March -- Sometime in March, the truce over the debt ceiling will end. And that means Democrats and Republicans will resume fighting about raising it. The exact timing of when all this will kick off is unclear since the Treasury Department has become accustomed to using accounting tricks to stave off hitting the limit and thus holding off a default. But expect debt-limit fever to start rising in March.
March 11 — A Florida special election will decide who succeeds the late Republican Rep. C.W. "Bill" Young in a competitive St. Petersburg-based seat. (In 2012, Obama won the district by 1.5 percentage points.) Whichever party wins will declare the victory a 2014 bellwether. Democrat Alex Sink, the state's former chief financial officer, will face the victor of a January Republican primary. That GOP primary includes David Jolly, a lobbyist who was once Young's legislative general counsel, state Rep. Kathleen Peters and Mark Bircher, a commercial airline pilot. The race also includes Libertarian Lucas Overby.
March 31 — Affordable Care Act open enrollment ends. With some exceptions, people who haven't obtained health insurance by this date will face a tax penalty. In political terms, both parties will use the overall open enrollment numbers to make their 2014 campaign arguments. While there's no way to know what the final open enrollment data will be, it's safe to predict Democrats will insist the numbers show that after a stumbling start, the law gained traction with Americans. And Republicans will point to the numbers as proof that the law is a disaster.
May — If things go according to plan, six months of talks between six world powers and Iran — designed to slow, if not stop the Iranian regime's progress toward obtaining a nuclear weapon — should end in May. Western negotiators are hoping that will lead to a larger agreement to rein in Iran's nuclear ambitions while the Iranians seek a weakening of punitive sanctions. Meanwhile, U.S.-assisted talks between Israeli and Palestinian negotiators also have a May deadline. Depending on how both the Iran and Mideast talks turn out, Obama may have foreign policy successes to boast of. Or not.
June — The Supreme Court is likely to deliver opinions in several big cases that could prominently figure in the election year debate. The court is expected to decide just when a president can make recess appointments, in a case that pits Obama against Senate Republicans.
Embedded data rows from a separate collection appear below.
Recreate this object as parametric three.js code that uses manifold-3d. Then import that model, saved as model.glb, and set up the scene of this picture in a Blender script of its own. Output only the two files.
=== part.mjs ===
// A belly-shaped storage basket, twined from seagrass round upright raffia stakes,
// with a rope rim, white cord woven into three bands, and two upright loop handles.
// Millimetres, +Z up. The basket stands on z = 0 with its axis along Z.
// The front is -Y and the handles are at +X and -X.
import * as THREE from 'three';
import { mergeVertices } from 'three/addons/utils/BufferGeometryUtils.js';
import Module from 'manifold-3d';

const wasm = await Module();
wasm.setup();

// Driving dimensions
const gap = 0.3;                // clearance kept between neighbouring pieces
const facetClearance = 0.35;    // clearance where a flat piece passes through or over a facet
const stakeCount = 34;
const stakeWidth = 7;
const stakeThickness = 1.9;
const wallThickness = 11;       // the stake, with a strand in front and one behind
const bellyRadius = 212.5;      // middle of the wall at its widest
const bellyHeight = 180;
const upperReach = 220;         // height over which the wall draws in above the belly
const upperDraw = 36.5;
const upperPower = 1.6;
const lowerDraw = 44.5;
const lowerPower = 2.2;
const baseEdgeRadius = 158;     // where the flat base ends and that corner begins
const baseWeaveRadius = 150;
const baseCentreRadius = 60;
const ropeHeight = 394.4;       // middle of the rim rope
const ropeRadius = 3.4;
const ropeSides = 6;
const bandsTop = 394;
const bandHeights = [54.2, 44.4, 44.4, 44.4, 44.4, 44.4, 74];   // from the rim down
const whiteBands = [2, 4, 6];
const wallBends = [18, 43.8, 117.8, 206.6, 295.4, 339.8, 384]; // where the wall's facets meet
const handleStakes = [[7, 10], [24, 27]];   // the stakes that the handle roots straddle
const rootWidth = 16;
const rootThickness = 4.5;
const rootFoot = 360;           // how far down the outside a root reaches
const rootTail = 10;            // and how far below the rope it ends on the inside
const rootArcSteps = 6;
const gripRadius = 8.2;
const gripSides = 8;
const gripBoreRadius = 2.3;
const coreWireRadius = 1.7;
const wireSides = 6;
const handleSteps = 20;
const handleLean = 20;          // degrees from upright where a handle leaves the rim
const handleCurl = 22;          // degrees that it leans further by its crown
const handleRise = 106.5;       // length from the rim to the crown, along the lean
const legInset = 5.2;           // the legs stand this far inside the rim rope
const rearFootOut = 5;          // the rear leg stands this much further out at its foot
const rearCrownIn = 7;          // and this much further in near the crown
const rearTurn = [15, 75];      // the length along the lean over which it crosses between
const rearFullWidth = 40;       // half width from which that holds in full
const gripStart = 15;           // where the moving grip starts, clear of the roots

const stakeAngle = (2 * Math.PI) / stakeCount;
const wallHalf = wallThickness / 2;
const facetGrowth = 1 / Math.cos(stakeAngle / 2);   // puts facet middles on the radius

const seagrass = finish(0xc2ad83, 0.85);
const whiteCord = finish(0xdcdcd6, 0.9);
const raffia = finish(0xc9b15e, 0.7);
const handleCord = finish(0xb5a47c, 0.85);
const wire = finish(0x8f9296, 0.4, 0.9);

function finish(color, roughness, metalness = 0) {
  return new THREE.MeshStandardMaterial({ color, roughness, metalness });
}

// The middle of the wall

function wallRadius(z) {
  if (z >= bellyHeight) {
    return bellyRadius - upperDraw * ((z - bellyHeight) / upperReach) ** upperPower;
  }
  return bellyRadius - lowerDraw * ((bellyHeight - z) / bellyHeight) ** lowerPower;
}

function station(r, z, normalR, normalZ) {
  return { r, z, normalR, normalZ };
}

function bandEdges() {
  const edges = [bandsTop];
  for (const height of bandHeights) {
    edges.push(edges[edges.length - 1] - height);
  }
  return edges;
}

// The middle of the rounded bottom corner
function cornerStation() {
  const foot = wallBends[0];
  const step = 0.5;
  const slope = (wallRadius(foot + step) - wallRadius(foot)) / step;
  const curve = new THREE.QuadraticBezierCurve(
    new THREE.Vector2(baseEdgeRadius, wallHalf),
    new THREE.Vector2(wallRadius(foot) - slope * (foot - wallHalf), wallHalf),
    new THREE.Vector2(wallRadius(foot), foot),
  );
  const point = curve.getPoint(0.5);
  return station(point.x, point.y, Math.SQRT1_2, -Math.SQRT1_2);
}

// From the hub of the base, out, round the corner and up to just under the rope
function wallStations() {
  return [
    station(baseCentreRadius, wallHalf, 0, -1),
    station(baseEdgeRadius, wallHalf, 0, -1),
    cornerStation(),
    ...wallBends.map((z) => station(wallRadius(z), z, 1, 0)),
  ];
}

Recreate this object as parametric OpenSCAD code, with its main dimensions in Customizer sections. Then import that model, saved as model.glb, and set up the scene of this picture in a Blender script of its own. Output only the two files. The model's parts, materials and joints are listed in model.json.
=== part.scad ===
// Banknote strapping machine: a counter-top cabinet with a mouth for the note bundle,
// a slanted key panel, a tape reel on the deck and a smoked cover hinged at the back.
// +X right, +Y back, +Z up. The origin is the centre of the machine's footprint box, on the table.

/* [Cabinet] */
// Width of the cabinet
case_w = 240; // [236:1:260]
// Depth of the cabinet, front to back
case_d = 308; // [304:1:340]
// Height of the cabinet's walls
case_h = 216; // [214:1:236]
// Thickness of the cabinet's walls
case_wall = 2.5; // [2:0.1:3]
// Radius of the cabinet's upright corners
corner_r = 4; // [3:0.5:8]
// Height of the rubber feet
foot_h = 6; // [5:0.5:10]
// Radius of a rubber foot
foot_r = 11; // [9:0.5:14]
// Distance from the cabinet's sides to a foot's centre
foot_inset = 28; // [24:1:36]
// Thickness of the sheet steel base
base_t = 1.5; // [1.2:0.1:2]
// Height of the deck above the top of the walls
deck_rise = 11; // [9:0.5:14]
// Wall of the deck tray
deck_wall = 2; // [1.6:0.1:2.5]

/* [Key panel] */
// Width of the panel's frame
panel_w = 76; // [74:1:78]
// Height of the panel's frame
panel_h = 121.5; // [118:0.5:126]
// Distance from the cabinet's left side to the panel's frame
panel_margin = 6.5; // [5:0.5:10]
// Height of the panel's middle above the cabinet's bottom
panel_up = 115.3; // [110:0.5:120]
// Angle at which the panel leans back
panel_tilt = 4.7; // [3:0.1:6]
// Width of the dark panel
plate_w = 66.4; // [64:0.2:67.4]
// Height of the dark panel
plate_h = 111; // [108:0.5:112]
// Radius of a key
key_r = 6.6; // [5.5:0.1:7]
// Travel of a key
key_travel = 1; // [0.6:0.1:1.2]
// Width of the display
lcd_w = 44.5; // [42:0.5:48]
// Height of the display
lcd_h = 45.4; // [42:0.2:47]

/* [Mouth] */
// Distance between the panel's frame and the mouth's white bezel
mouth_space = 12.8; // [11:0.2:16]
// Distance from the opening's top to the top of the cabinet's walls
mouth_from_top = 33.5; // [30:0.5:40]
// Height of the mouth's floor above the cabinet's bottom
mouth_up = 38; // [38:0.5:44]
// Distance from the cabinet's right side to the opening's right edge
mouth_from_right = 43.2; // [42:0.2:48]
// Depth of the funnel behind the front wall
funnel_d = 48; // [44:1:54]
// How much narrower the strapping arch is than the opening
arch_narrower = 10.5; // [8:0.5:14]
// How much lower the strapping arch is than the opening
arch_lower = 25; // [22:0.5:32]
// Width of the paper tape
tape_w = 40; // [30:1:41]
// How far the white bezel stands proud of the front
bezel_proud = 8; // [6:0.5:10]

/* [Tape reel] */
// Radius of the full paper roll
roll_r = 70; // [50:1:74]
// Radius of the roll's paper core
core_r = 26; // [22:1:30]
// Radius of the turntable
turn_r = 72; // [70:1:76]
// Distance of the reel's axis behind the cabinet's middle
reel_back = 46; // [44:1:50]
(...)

If Republicans win, expect them to use it to underscore their depiction of Obama as overreaching, imperious and anti-constitutional. The court is also expected to decide whether non-church-related employers can, for religious reasons, exclude contraception coverage from the health benefits they offer workers.
Nov. 4 — The midterm election. At the moment, the outlook for the House is that it will stay in Republican hands. The Senate, however, is less certain. The GOP needs a net gain of six seats to win control, and it just so happens there are four Senate Democrats who are viewed as very vulnerable because they represent states that Mitt Romney won in 2012. The Election Day outcome could determine just how much congressional leverage, if any, Obama has for the final two years of his presidency. Meanwhile, the numerous contests for governor and statehouse control will be closely watched for signs of any shifting political mood ahead of the 2016 presidential election.